La victoria (voiture cheval) du roi des Belges et du président de la République traversant la place de la Concorde, à Paris, le 5 décembre 1918.
Source : l'album de la guerre 1914-1919. © L'illustration



Les médailles belges de la Grande Guerre témoignent des quatre années de lutte, d'occupation et de solidarité internationale :

  • Dès le 18 mai 1915, la décoration Civique récompense les civils se dévouant pour leur patrie .
  • Le 15 septembre 1915, la médaille de la Reine Elisabeth honore les Belges qui soignent les blessés civils et militaires dans les hôpitaux .

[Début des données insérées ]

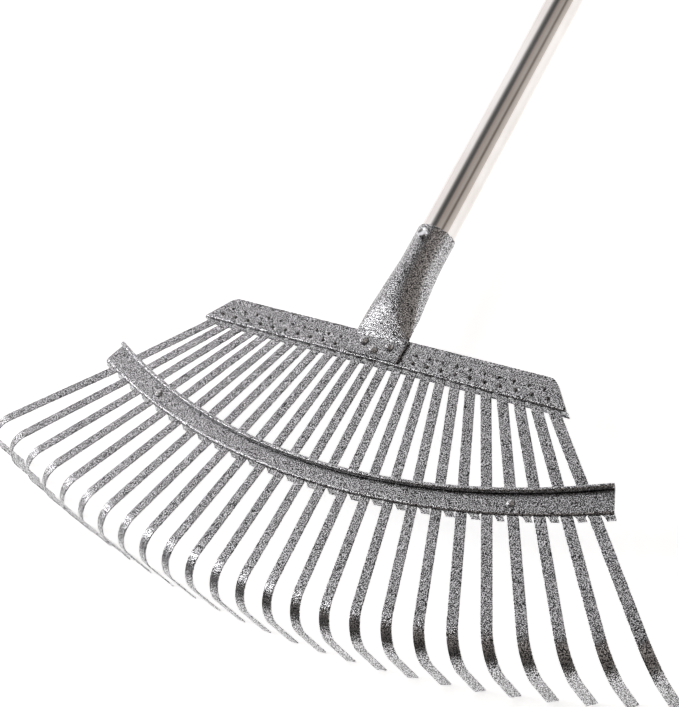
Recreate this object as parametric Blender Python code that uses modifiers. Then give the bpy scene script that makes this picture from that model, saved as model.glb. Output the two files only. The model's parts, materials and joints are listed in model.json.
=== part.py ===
"""A leaf rake: a fan of sprung steel tines, clamped at the head and spread by a curved brace.

The rake lies on the ground as it is put down: on the tips of its tines and the end of its grip.
Everything is first built in the head's own frame. X runs across the fan, +Y runs back along the
handle, and Z = 0 is the middle of the flat tines. The empty "rake" then lowers the handle end
until it meets the ground, and moves the whole rake over the origin.
"""
import math

import bmesh
import bpy
from mathutils import Matrix, Vector

MM = 0.001
GAP = 0.3 * MM                      # air between two pieces that touch
PAST = 10.0 * MM                    # how far a cutter or a sheet reaches past what it is cut to
SHEET = 1.2 * MM                    # the two plates of the head

# Tines
TINE_COUNT = 25
TINE_WIDTH = 7.1 * MM
TINE_THICK = 1.0 * MM
ROOT_PITCH = 10.82 * MM             # between two roots at the middle of the head
ROOT_SPREAD = 5.7 * MM              # what the outermost root stands further out than its pitch
FAN_STEP = math.radians(3.6)        # between two tines
FAN_SPREAD = math.radians(1.3)      # what the outermost tine turns further than its steps
ROOT_LENGTH = 14.0 * MM             # clamped between the plates
REACH = 160.3 * MM                  # from the head to the hook, on the middle tine
REACH_SPREAD = 7.5 * MM             # what the outermost tine reaches further
HOOK_RADIUS = 19.9 * MM
HOOK_ANGLE = math.radians(93.1)
HOOK_STEPS = 8
TIP_LENGTH = 28.0 * MM

# Head plate and clamp plate
PLATE_DEPTH = 18.0 * MM
PLATE_HALF_FRONT = 145.5 * MM
PLATE_HALF_REAR = 130.0 * MM
PLATE_CORNER = 4.0 * MM
PLATE_Z = 1.4 * MM                  # middle of the sheet above and below the tines
FOLD_RADIUS = 1.2 * MM
FLANGE_DROP = 4.2 * MM              # below the middle of the tines
LIP = 1.4 * MM                      # turned forward along the flange's foot
SLOT_WIDTH = 7.9 * MM               # through the flange, round each tine
SLOT_HEIGHT = 1.56 * MM
SLOT_LENGTH, SLOT_AHEAD = 16.0 * MM, 2.0 * MM       # of a slot's cutter, and its middle's place
PUNCH_ROWS = ((3.4 * MM, 1.1 * MM), (9.2 * MM, 0.8 * MM))      # place behind the edge, radius
PUNCH_SIDES = 6

# Socket, a tube pressed flat at its riveted end
AXIS_RISE = math.radians(3.55)      # the handle's slope over the fan
TONGUE_LENGTH = 18.0 * MM
TONGUE_Z = 3.35 * MM
TONGUE_HALF = 0.95 * MM             # half its thickness: two walls and the slit between them
TONGUE_WIDTH = 21.0 * MM            # half its width
SOCKET_RADIUS = 13.35 * MM
SOCKET_WALL = 0.7 * MM
SOCKET_SIDES = 24
SOCKET_NOSE = 13.5 * MM             # where the swelling ends above the tongue
SOCKET_HEEL = 19.5 * MM             # and below it
NOSE_LENGTH = 15.0 * MM             # over which the swelling rounds off, above
HEEL_LENGTH = 16.0 * MM             # and below
NECK_HEIGHT = 9.4 * MM              # half the height just behind the nose
NECK_BACK, NECK_FULL = 26.0 * MM, 36.0 * MM     # where the neck starts to grow, and over how much
TAPER_BACK, TAPER_LENGTH = 78.0 * MM, 64.0 * MM     # where the tube starts to widen to the tongue
LEAN_LENGTH = 30.0 * MM             # over which the socket turns up to the handle's slope
SOCKET_STATIONS = (0, 13.5, 14.0, 15.0, 16.5, 18.0, 19.5, 20.2, 21.5, 23.5, 26, 30, 35, 41, 48, 56,
                   66, 80, 96.5)    # mm behind the head's edge

# Handle
TUBE_RADIUS = 12.4 * MM
TUBE_WALL = 1.2 * MM
TUBE_START = 64.0 * MM              # how far behind the head the tube begins, in the socket
TUBE_LENGTH = 1230.0 * MM
TUBE_SIDES = 36
GRIP_LENGTH = 125.0 * MM
GRIP_RADIUS = 15.0 * MM
GRIP_END = 24.0 * MM                # solid end, which holds the hanging hole
GRIP_FLAT = 10.0 * MM               # radius of the flat on the end
GRIP_SHOULDER = 5.0 * MM            # rounding between the flat and the side
GRIP_CHAMFER = (3.0 * MM, 1.0 * MM)     # along the grip's mouth, and off its radius
HANG_HOLE = 5.0 * MM
HANG_SIDES = 20
HANG_PLACE = 12.0 * MM              # from the end of the grip

# Socket bolt, M4
BOLT_PLACE = 88.5 * MM
BOLT_RADIUS = 2.0 * MM
HEX_HALF = 3.5 * MM                 # half the width across the flats
HEX_HEIGHT = 2.8 * MM
NUT_HEIGHT = 3.2 * MM
BOLT_END = 1.5 * MM                 # past the nut
BOLT_SIDES = 16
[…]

  • Albert Ier institue une croix de Guerre le 25 octobre 1915 .
  • Le 21 février 1917, la médaille commémorative des campagnes d'Afrique 1914-1917 récompense les troupes au Congo belge, au Cameroun, en Rhodésie, dans le Tanganyika, et en Afrique de l'est allemande
  • Le 18 octobre 1918, la médaille de l'Yser rend hommage aux combattants qui ont stoppé l'armée allemande en 1914 .
  • Le 1er avril 1919 le Roi met à l'honneur les Belges et étrangers qui sont venus en aide aux populations sinistrées, au moyen de la médaille du Comité de secours et d'alimentation, ainsi que de la médaille de la Restauration nationale .
  • La médaille commémorative belge de la Grande Guerre est créée le 21 juillet 1919 .
  • Le 22 novembre 1922, la croix des Déportés est décernée aux Belges contraints de travailler pour les autorités allemandes .
  • La croix du Volontaire combattant est instituée le 17 juin 1930 .
  • La médaille des Prisonniers Politiques est décernée aux personnes emprisonnées pour faits de résistance, le 26 décembre 1930 .
  • Le 6 février 1934, une croix de Feu et remise à tous les détenteurs de la carte du Feu (carte du combattant) .
  • La médaille commémorative coloniale 1914-1918 est attribuée à partir du 20 juin 1934.